▸ What you have to do
Your task is to return, exactly, the run of lines starting at the line holding "wall_gasket();" and ending at the line holding "import mathutils", both ends included and no other lines.

▸ Provided data
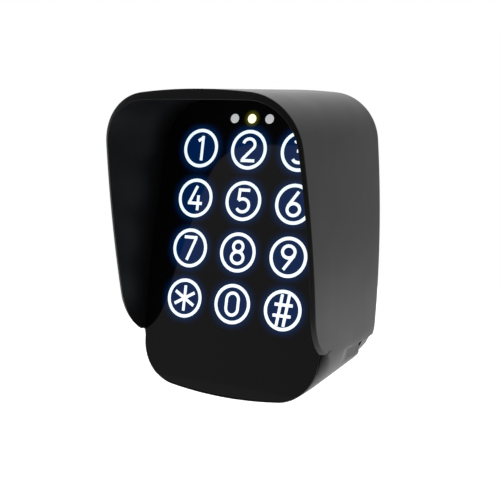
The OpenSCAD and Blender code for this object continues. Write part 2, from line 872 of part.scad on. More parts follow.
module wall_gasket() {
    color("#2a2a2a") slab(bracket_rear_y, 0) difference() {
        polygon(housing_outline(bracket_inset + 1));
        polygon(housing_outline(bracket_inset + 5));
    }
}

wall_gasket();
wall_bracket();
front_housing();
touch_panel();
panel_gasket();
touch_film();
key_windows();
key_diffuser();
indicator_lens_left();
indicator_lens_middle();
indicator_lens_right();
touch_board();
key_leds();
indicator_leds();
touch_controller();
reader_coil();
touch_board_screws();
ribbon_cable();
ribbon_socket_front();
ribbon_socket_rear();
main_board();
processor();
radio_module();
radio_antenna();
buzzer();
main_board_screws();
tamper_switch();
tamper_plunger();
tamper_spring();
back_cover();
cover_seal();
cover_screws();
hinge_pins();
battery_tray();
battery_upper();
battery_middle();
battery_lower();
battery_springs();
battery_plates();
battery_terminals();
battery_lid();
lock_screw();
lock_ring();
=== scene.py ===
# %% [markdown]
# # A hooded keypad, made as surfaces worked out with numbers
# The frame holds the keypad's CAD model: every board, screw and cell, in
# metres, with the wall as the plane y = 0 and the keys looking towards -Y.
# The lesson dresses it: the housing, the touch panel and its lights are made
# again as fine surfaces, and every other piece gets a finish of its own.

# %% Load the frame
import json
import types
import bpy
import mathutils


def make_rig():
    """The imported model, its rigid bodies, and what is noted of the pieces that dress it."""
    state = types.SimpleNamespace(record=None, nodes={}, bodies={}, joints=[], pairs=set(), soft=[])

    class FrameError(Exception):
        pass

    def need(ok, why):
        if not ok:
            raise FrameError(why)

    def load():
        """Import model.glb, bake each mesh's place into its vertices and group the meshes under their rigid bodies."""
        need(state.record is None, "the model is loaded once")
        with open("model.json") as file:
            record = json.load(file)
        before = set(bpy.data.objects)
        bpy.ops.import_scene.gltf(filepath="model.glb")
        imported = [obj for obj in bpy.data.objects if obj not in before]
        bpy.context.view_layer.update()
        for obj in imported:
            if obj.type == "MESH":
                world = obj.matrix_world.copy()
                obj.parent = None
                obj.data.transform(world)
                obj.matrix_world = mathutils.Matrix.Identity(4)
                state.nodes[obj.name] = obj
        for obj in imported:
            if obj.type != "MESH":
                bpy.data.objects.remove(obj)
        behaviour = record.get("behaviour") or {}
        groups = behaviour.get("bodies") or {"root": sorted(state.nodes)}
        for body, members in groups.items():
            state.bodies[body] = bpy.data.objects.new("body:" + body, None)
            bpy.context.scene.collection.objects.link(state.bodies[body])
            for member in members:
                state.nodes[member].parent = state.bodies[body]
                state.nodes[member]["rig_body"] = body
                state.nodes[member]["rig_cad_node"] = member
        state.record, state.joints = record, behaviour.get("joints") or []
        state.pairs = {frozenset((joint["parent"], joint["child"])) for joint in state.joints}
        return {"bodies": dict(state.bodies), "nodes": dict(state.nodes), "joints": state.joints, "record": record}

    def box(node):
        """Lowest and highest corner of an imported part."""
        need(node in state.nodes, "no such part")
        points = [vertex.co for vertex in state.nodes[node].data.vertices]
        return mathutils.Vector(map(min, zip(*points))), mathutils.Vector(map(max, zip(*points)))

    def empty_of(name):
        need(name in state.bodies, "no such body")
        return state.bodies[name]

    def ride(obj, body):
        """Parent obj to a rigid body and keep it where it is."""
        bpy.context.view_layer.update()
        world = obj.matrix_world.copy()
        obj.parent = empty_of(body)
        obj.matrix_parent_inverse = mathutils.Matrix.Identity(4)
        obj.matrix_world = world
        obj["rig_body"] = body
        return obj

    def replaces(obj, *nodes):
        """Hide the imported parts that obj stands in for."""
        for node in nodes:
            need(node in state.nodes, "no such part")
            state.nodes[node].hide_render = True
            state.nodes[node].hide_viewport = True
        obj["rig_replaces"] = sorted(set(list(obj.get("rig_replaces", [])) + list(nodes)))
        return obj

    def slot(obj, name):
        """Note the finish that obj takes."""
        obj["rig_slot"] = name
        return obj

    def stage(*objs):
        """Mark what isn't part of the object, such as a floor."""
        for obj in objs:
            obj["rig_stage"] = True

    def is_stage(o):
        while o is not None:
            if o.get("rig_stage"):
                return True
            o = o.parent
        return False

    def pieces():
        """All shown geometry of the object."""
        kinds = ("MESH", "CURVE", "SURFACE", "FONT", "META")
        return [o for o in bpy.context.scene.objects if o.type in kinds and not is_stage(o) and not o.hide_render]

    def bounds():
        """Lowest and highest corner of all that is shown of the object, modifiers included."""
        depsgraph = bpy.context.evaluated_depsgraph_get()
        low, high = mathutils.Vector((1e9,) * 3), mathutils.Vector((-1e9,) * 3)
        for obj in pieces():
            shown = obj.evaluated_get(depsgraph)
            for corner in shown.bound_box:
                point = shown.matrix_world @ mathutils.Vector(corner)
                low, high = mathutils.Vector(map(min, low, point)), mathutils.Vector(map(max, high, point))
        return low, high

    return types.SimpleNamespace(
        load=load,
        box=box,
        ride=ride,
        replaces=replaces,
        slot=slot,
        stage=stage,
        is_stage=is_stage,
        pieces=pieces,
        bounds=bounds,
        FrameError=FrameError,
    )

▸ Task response
wall_gasket();
wall_bracket();
front_housing();
touch_panel();
panel_gasket();
touch_film();
key_windows();
key_diffuser();
indicator_lens_left();
indicator_lens_middle();
indicator_lens_right();
touch_board();
key_leds();
indicator_leds();
touch_controller();
reader_coil();
touch_board_screws();
ribbon_cable();
ribbon_socket_front();
ribbon_socket_rear();
main_board();
processor();
radio_module();
radio_antenna();
buzzer();
main_board_screws();
tamper_switch();
tamper_plunger();
tamper_spring();
back_cover();
cover_seal();
cover_screws();
hinge_pins();
battery_tray();
battery_upper();
battery_middle();
battery_lower();
battery_springs();
battery_plates();
battery_terminals();
battery_lid();
lock_screw();
lock_ring();
=== scene.py ===
# %% [markdown]
# # A hooded keypad, made as surfaces worked out with numbers
# The frame holds the keypad's CAD model: every board, screw and cell, in
# metres, with the wall as the plane y = 0 and the keys looking towards -Y.
# The lesson dresses it: the housing, the touch panel and its lights are made
# again as fine surfaces, and every other piece gets a finish of its own.

# %% Load the frame
import json
import types
import bpy
import mathutils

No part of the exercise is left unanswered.